**COLLECTED MATERIAL**
++++++++++

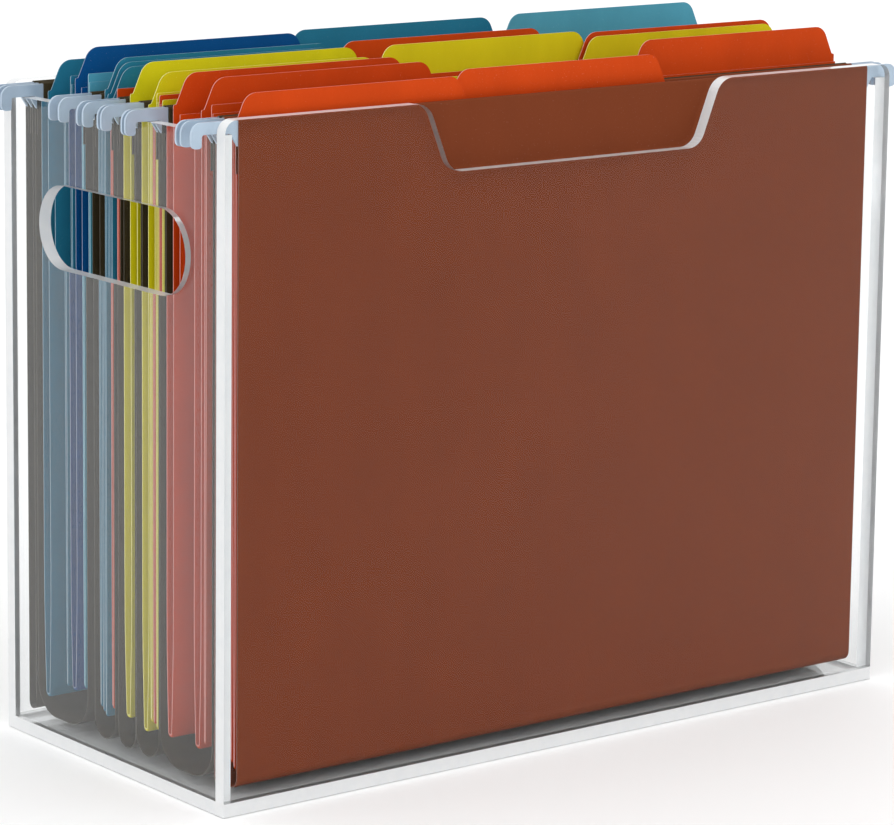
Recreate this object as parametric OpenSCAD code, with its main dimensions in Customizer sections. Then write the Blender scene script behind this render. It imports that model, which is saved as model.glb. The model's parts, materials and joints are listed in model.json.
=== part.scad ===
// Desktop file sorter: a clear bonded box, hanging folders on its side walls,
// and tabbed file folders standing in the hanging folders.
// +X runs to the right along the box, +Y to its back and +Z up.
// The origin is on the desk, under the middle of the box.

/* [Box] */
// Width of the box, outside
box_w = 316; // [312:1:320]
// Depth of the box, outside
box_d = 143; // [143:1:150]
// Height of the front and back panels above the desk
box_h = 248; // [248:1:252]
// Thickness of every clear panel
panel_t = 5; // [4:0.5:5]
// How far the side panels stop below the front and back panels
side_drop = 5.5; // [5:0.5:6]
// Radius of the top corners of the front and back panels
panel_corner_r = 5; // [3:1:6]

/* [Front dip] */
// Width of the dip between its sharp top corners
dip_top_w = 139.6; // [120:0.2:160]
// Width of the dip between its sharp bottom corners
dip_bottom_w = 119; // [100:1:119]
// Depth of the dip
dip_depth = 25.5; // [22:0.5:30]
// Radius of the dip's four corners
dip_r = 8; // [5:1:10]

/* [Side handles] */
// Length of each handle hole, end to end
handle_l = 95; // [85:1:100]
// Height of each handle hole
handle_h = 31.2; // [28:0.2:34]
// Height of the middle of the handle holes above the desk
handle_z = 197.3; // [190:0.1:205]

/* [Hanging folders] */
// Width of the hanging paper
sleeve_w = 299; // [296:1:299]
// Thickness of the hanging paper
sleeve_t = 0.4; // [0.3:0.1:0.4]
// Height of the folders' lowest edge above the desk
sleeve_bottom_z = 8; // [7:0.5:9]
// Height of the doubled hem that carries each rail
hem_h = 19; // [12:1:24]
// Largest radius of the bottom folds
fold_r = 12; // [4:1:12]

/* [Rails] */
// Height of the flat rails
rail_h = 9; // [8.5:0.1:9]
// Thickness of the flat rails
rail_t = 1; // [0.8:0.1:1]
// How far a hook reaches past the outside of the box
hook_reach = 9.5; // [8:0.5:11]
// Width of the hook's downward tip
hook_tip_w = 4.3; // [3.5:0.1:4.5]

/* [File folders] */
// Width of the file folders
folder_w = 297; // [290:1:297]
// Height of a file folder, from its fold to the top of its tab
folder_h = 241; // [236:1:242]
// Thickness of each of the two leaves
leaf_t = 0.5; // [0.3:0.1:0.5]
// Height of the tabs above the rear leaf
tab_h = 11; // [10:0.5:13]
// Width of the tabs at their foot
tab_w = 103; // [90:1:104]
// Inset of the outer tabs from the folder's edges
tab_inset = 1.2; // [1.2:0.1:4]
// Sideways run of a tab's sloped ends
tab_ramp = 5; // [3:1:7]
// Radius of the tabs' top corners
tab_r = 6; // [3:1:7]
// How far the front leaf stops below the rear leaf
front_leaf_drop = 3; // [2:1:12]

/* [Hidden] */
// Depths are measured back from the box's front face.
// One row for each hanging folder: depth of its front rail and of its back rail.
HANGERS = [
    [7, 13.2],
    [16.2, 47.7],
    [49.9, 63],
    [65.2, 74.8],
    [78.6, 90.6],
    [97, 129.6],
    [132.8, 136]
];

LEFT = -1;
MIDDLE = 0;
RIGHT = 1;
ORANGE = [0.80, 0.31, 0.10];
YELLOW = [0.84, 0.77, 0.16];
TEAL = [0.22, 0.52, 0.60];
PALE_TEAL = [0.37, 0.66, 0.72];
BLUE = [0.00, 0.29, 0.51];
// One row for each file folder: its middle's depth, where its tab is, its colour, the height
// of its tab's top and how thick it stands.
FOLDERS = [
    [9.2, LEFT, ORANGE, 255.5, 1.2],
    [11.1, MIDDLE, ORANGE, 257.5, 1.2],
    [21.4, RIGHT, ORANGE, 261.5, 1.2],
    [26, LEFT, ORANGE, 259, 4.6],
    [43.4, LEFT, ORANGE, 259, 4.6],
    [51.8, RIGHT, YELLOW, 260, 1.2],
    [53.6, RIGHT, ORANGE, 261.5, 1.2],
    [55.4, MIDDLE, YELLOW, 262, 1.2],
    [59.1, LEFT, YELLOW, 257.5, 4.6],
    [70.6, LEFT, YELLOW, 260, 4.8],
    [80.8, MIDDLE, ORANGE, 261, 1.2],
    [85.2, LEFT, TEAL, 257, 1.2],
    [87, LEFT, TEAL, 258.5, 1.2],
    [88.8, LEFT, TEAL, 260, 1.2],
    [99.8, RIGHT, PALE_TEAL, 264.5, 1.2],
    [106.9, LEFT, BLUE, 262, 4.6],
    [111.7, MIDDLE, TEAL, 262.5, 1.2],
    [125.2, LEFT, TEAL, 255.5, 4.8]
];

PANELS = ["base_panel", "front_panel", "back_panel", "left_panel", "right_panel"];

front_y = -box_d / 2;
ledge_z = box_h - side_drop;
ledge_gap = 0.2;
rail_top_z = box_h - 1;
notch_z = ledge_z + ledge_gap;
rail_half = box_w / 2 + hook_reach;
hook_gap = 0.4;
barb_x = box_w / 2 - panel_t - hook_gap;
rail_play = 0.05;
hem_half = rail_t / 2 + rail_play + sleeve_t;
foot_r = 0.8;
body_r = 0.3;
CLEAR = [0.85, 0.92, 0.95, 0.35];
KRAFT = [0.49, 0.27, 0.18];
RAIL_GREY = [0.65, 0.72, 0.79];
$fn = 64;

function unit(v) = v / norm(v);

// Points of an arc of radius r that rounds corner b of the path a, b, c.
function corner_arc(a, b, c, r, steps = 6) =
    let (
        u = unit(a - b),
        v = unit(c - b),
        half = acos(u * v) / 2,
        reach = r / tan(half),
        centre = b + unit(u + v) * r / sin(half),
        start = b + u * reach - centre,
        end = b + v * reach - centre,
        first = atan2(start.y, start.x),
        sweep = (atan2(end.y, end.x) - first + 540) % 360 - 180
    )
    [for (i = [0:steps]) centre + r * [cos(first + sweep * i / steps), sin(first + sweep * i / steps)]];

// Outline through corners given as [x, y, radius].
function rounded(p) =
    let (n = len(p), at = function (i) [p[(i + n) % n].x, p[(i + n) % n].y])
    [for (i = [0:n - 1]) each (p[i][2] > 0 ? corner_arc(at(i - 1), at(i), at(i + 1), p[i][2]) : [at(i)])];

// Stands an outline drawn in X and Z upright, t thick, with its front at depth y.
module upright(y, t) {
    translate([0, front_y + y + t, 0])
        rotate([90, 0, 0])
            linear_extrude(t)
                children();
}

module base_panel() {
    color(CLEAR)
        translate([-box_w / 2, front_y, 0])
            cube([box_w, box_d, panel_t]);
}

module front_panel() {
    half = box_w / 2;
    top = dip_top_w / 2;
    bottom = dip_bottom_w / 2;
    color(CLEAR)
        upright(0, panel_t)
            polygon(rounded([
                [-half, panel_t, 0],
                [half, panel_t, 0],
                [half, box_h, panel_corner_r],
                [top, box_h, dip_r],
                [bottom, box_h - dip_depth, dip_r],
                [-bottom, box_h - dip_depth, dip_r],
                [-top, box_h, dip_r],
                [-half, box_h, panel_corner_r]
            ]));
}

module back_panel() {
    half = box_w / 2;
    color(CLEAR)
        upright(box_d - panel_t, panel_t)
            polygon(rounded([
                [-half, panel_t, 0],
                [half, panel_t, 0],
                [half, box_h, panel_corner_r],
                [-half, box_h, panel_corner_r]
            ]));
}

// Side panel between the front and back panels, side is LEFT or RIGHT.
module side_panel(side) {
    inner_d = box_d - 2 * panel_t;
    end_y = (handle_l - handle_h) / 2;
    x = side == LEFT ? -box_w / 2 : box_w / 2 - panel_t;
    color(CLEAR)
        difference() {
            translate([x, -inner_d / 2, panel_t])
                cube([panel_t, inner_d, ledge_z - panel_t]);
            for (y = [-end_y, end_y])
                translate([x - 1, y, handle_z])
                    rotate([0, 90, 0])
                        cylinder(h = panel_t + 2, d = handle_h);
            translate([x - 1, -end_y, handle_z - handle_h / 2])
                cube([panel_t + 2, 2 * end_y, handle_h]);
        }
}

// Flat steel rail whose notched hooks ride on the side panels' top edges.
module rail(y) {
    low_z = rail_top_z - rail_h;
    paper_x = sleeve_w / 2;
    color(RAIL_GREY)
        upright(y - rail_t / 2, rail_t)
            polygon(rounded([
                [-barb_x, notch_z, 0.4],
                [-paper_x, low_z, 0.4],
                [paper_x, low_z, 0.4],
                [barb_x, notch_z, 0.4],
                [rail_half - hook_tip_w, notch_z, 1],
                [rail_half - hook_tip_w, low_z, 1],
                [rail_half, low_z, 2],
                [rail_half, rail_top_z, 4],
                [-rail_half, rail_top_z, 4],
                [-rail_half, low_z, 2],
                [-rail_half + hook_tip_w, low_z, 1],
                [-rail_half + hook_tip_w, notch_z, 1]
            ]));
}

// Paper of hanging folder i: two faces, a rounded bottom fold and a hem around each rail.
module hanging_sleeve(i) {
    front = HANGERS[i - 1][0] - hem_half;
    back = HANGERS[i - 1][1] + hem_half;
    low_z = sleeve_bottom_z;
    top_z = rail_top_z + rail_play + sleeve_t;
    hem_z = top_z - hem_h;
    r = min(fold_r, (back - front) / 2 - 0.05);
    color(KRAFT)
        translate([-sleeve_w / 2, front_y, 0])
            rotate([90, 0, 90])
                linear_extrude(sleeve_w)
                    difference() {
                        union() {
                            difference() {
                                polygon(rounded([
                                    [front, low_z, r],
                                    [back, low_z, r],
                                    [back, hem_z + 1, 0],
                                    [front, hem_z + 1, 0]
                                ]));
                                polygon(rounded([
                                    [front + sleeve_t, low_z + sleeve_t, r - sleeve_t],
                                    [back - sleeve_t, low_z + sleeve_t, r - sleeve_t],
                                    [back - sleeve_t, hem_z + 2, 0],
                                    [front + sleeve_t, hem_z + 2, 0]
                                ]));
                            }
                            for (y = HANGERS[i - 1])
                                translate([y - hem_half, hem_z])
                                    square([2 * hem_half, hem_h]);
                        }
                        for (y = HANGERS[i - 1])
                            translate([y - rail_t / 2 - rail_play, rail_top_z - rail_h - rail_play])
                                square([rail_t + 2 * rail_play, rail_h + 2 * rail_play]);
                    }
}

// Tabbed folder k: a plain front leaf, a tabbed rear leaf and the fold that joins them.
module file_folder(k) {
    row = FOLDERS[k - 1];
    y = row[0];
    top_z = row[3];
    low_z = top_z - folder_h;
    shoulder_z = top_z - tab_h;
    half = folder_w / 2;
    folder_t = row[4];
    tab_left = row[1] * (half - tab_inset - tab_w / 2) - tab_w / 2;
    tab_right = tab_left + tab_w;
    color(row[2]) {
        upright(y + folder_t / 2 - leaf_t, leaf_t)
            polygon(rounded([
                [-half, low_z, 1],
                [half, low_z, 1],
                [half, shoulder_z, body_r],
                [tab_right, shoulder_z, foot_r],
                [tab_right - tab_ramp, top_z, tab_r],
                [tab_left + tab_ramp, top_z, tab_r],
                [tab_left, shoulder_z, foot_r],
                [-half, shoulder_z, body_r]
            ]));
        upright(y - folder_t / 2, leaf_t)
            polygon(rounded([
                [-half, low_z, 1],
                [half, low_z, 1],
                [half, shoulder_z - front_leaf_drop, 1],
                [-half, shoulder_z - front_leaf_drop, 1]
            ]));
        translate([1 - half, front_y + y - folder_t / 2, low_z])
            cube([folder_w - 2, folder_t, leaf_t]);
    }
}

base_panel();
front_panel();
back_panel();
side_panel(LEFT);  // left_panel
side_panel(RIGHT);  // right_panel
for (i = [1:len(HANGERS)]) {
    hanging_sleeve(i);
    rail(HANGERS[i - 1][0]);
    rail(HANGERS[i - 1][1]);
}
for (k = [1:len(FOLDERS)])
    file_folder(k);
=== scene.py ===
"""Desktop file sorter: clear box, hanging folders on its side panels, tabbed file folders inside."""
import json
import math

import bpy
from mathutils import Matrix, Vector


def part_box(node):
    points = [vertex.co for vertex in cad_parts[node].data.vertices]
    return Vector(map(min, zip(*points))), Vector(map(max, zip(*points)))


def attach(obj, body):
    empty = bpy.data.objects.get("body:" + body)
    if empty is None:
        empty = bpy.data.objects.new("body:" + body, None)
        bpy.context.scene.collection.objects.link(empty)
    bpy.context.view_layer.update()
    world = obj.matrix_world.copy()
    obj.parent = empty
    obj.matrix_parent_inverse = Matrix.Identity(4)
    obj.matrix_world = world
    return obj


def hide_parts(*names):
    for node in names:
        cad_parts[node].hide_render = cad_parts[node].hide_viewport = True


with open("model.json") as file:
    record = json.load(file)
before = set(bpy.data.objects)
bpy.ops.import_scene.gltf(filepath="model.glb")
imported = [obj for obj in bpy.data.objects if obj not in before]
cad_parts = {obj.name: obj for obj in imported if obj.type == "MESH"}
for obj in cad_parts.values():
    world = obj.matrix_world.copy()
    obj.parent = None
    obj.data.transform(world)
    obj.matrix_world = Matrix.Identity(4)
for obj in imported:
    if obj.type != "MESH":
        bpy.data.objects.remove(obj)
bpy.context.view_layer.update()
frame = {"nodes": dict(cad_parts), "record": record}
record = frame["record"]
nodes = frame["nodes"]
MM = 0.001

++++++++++

**GOAL**
Start at the line with "base_panel();" and stop after the line with "bpy.data.objects.remove(obj)". Repeat exactly the lines in that range.

**ANSWER TO THE EXERCISE**
base_panel();
front_panel();
back_panel();
side_panel(LEFT);  // left_panel
side_panel(RIGHT);  // right_panel
for (i = [1:len(HANGERS)]) {
    hanging_sleeve(i);
    rail(HANGERS[i - 1][0]);
    rail(HANGERS[i - 1][1]);
}
for (k = [1:len(FOLDERS)])
    file_folder(k);
=== scene.py ===
"""Desktop file sorter: clear box, hanging folders on its side panels, tabbed file folders inside."""
import json
import math

import bpy
from mathutils import Matrix, Vector


def part_box(node):
    points = [vertex.co for vertex in cad_parts[node].data.vertices]
    return Vector(map(min, zip(*points))), Vector(map(max, zip(*points)))


def attach(obj, body):
    empty = bpy.data.objects.get("body:" + body)
    if empty is None:
        empty = bpy.data.objects.new("body:" + body, None)
        bpy.context.scene.collection.objects.link(empty)
    bpy.context.view_layer.update()
    world = obj.matrix_world.copy()
    obj.parent = empty
    obj.matrix_parent_inverse = Matrix.Identity(4)
    obj.matrix_world = world
    return obj


def hide_parts(*names):
    for node in names:
        cad_parts[node].hide_render = cad_parts[node].hide_viewport = True


with open("model.json") as file:
    record = json.load(file)
before = set(bpy.data.objects)
bpy.ops.import_scene.gltf(filepath="model.glb")
imported = [obj for obj in bpy.data.objects if obj not in before]
cad_parts = {obj.name: obj for obj in imported if obj.type == "MESH"}
for obj in cad_parts.values():
    world = obj.matrix_world.copy()
    obj.parent = None
    obj.data.transform(world)
    obj.matrix_world = Matrix.Identity(4)
for obj in imported:
    if obj.type != "MESH":
        bpy.data.objects.remove(obj)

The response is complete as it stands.